From the records below, pull each line that has "Blender".
|---|
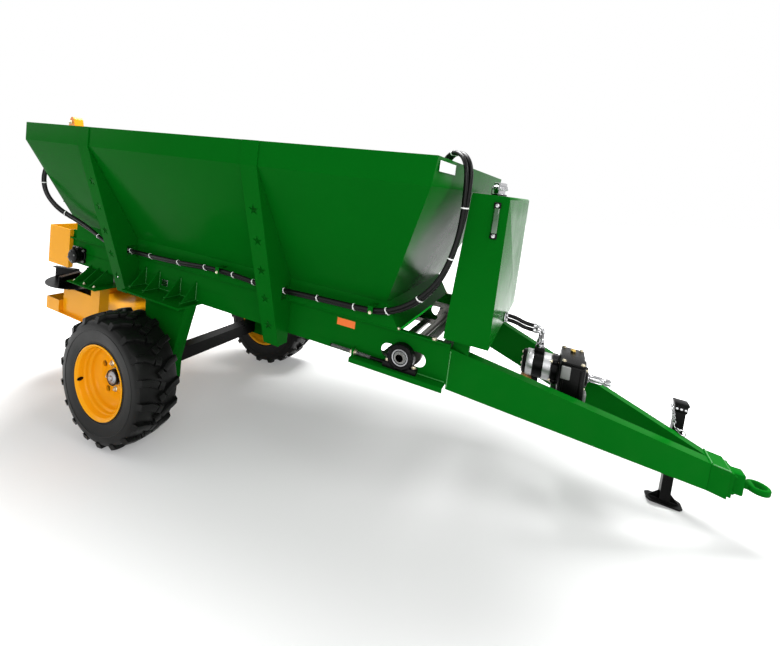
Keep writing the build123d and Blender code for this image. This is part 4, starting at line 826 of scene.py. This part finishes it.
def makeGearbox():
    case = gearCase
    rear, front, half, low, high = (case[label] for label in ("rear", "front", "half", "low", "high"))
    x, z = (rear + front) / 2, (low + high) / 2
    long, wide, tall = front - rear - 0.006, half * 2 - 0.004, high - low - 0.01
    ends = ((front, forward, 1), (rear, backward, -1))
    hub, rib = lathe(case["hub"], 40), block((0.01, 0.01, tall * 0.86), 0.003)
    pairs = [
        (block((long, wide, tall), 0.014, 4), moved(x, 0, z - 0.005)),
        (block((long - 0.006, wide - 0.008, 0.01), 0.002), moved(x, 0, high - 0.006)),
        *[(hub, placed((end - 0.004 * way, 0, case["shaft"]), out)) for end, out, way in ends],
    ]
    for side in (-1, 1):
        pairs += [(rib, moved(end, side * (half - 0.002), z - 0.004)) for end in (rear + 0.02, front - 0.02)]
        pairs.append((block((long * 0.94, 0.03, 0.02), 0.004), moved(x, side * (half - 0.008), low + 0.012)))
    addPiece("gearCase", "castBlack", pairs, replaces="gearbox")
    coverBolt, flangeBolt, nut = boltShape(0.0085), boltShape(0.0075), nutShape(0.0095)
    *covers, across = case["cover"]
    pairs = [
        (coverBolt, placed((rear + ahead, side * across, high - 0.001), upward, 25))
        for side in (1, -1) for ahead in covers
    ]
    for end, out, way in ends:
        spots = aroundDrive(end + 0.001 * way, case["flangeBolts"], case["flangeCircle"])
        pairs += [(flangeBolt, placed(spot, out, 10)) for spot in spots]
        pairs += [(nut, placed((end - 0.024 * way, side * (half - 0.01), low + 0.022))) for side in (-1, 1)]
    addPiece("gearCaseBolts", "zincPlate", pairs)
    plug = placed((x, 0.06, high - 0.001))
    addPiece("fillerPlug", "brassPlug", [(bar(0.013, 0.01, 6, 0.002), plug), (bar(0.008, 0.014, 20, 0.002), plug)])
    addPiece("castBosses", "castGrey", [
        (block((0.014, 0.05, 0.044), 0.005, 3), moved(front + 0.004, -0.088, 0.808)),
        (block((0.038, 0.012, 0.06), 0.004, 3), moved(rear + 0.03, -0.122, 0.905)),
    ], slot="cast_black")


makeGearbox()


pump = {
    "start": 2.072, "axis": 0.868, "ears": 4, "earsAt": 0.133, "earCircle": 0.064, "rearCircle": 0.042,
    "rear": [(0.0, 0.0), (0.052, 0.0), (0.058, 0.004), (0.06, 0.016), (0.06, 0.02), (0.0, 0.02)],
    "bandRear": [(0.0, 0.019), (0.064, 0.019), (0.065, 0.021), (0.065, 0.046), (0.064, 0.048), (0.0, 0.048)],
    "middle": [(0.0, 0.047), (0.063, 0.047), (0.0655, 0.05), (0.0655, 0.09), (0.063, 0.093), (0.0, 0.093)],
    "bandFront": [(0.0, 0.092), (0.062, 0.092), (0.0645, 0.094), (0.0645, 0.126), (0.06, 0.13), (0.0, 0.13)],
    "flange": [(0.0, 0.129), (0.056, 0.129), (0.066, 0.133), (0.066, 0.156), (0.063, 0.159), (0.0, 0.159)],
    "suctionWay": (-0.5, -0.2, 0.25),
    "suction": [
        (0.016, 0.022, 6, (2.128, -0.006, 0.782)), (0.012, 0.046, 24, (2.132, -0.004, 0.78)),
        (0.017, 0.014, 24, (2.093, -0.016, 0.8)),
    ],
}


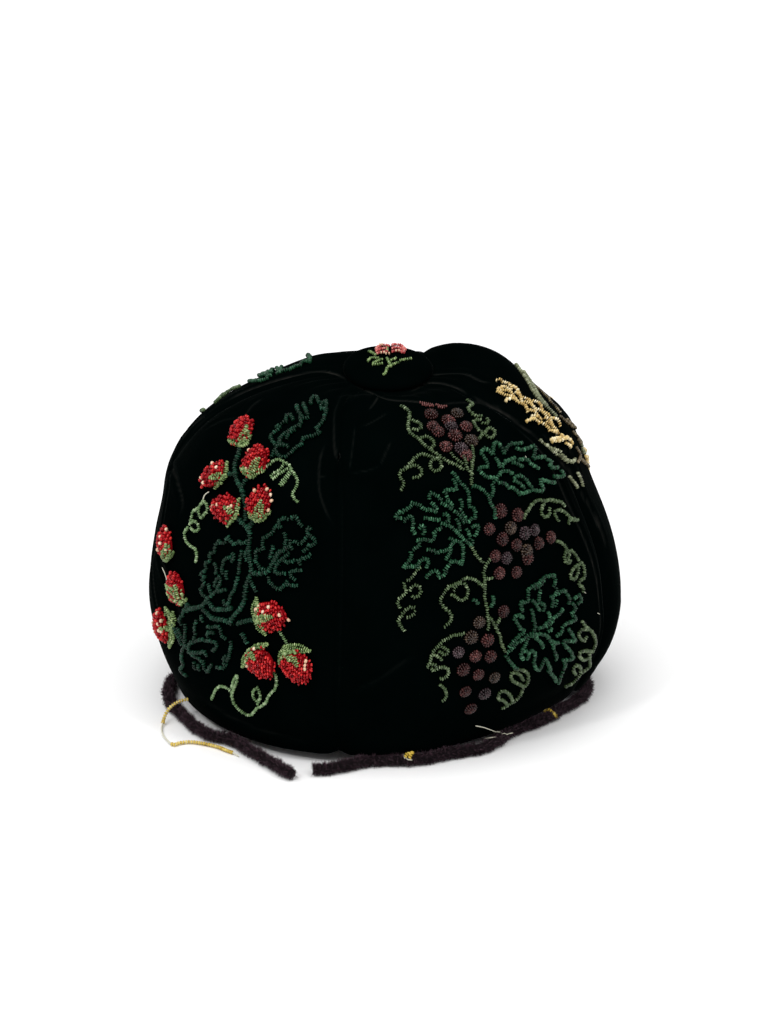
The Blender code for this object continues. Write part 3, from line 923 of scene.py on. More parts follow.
|---|
WRITTEN REPLY:
Keep writing the build123d and Blender code for this image. This is part 4, starting at line 826 of scene.py. This part finishes it.
The Blender code for this object continues. Write part 3, from line 923 of scene.py on. More parts follow.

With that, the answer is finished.